▶ INSTRUCTIONS TO FOLLOW: Begin with the first line of the listing and quote every line through the one containing "chain would pass."; give only those lines.

○ ○ ○

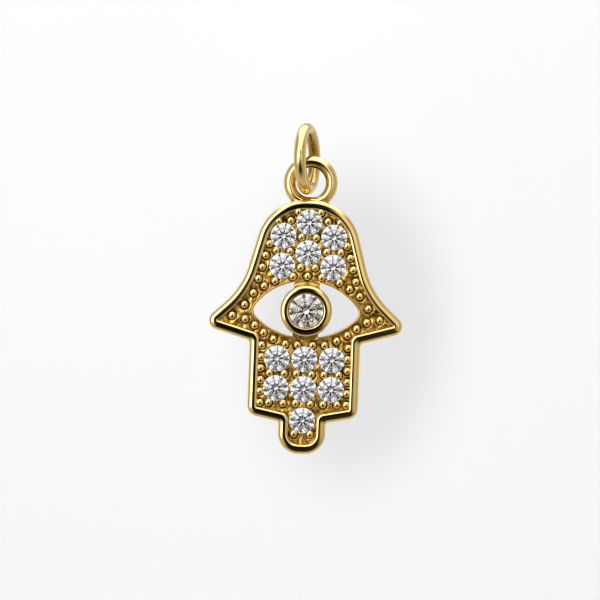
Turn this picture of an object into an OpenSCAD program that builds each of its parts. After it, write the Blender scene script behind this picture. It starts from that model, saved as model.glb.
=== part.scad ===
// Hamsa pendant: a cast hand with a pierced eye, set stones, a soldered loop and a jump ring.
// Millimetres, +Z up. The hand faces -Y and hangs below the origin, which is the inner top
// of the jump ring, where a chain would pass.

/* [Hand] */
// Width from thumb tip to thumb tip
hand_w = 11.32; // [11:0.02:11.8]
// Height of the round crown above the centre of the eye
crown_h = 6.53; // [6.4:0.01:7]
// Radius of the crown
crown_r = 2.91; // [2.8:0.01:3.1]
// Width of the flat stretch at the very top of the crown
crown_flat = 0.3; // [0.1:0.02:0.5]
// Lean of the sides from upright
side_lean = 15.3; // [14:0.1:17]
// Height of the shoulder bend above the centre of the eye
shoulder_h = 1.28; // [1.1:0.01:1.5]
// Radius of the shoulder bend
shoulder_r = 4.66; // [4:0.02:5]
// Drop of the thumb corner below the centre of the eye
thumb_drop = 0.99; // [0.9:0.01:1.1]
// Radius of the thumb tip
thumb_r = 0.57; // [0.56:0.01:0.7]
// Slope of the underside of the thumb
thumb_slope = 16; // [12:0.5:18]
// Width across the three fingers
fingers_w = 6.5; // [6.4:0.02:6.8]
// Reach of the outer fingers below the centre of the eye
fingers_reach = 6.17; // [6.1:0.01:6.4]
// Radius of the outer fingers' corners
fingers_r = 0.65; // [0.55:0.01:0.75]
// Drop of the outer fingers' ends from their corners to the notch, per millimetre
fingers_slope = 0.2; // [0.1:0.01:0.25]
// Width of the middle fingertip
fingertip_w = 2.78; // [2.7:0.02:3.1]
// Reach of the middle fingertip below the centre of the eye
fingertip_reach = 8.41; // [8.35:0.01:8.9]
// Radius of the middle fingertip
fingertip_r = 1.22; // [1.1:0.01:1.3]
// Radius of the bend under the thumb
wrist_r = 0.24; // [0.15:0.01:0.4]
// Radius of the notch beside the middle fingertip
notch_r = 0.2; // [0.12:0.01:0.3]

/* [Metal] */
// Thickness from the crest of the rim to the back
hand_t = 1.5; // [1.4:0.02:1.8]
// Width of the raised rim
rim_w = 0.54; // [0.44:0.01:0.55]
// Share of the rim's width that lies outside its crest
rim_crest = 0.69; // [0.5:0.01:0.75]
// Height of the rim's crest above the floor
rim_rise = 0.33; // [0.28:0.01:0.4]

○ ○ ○

▶ TASK SOLUTION:
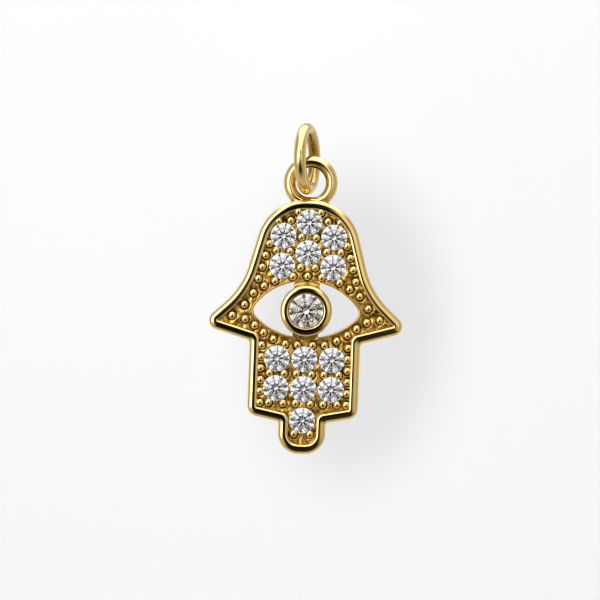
Turn this picture of an object into an OpenSCAD program that builds each of its parts. After it, write the Blender scene script behind this picture. It starts from that model, saved as model.glb.
=== part.scad ===
// Hamsa pendant: a cast hand with a pierced eye, set stones, a soldered loop and a jump ring.
// Millimetres, +Z up. The hand faces -Y and hangs below the origin, which is the inner top
// of the jump ring, where a chain would pass.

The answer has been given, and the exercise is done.